In Axion, it's crucial to distinguish between a "body" and a "shape."

  • A Body (builder.add_body()) is a abstract entity that holds the dynamic state: its position, orientation, velocity, and mass properties. It is essentially a coordinate frame that moves according to physics.
  • A Shape (builder.add_shape_*()) defines the geometry and material properties of an object. It is attached to a body and is used for collision detection and calculating mass and inertia.

A single body can have multiple shapes to represent a complex object, or it can have no shape at all (useful for creating abstract attachment points for joints).

# Create a body—the dynamic object with a position and orientation.
my_body = builder.add_body(origin=wp.transform(position, rotation))

# Give it a collision shape, which also defines its material properties.
builder.add_shape_box(
    body=my_body,         # Attach the shape to the body
    hx=0.5, hy=0.5, hz=0.5, # Defines a 1x1x1 meter cube
    density=1000.0,       # Used to compute mass and inertia
    mu=0.8                # Friction coefficient for contacts
)

The density of a shape, combined with its volume, is used to automatically compute the mass and rotational inertia of the parent body.


3. Contact as a Complementarity Problem

Axion models contact not with classic springs, but with hard, non-penetration constraints.
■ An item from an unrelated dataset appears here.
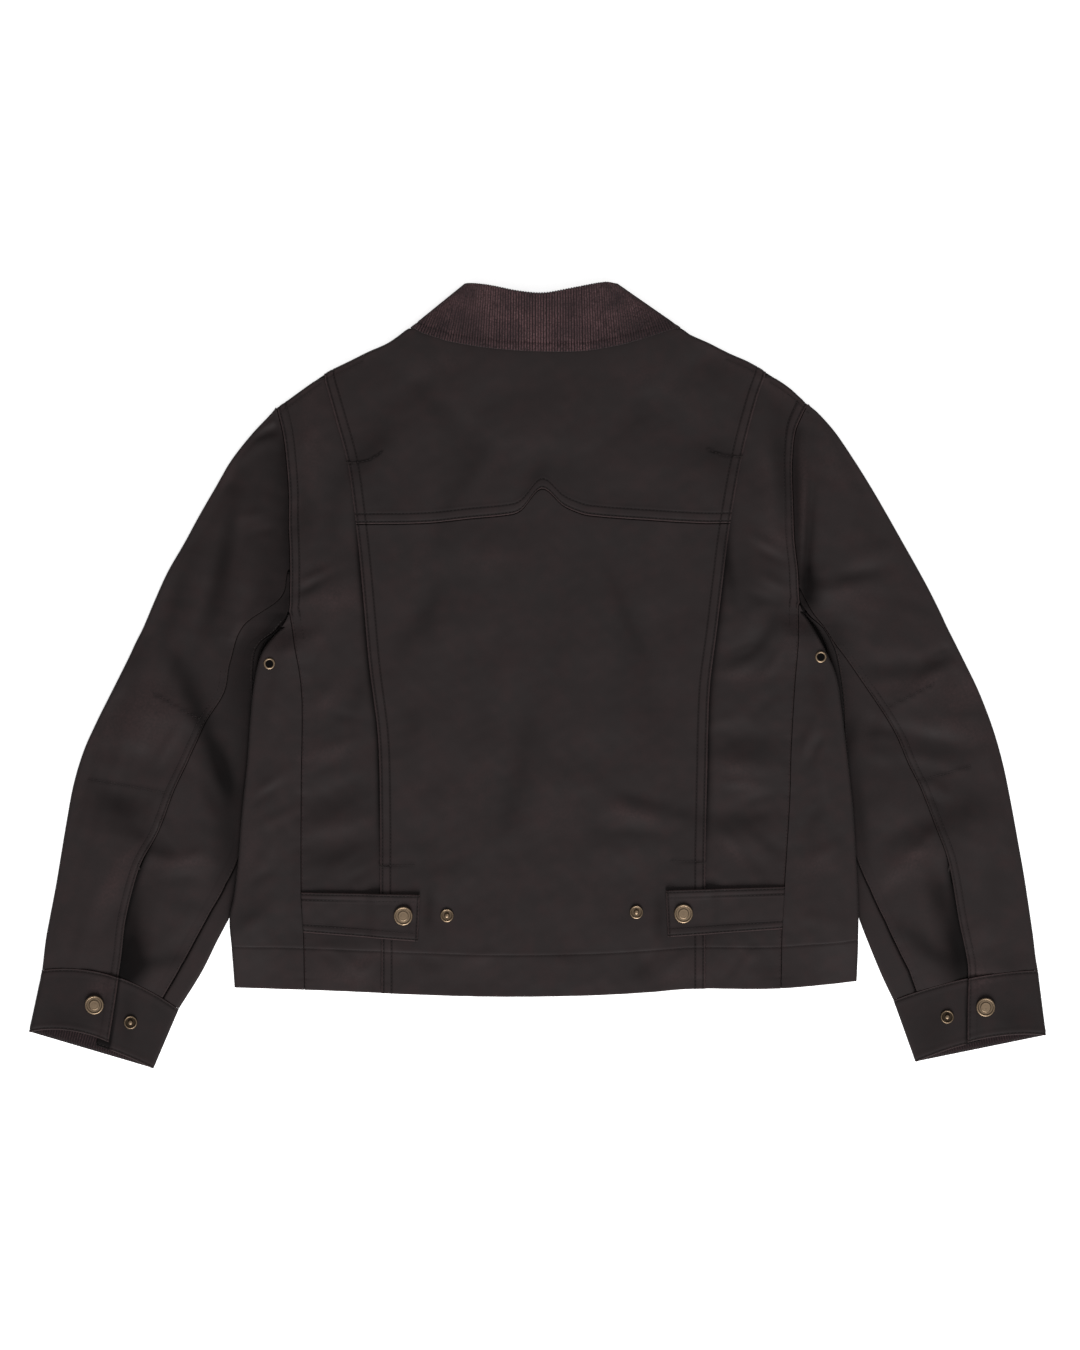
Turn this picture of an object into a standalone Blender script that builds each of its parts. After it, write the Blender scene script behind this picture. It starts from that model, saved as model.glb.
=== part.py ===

This is mathematically formulated as a complementarity condition.

Think of the two fundamental rules of contact for any two objects:

  1. Their separation distance must be non-negative (distance ≥ 0).
  2. The contact force pushing them apart must be non-negative (force is repulsive, not attractive: force ≥ 0).

Furthermore, these two conditions are complementary:

  • If there is a gap (distance > 0), the contact force must be zero (force = 0).
  • If there is a contact force (force > 0), there must be no gap (distance = 0).

This relationship is concisely written as 0 ≤ distance ⊥ force ≥ 0.

Axion converts this complementarity condition into a set of non-smooth equations, which are then fed into the main solver. The solver's job is to find a set of forces that satisfy this condition for all potential contact points in the scene.

Contact Parameters

The key physical parameters you control for contact are:

Parameter Description
mu Coefficient of Friction. A value of 0.0 is frictionless, while 1.0 or higher represents a very high-friction surface. This is used to solve a similar complementarity problem for tangential (friction) forces.
restitution Coefficient of Restitution. Controls the "bounciness" of a collision. A value of 0.0 means the bodies will not bounce at all, while 1.0 represents a perfectly elastic collision with no energy loss.

4. The Solver: A Non-Smooth Newton Method

The collection of all dynamics equations, joint constraints, and contact complementarity conditions forms one large, non-smooth system of equations. To solve this system at each time step, Axion uses an iterative Non-Smooth Newton Method.

This method is powerful because it can handle the instantaneous, non-smooth events inherent in physics simulation, such as a body making initial contact or transitioning from static to kinetic friction.

Solver Iterations (newton_iters)

The newton_iters parameter in the EngineConfig controls how many iterations this solver performs per time step. More iterations lead to a more accurate solution of the constraints, resulting in less drift, less penetration, and more rigid-feeling joints. Fewer iterations are faster but may introduce visible errors, especially in complex scenes.

After a certain point (e.g., 8-20 iterations), the visible improvement is minimal.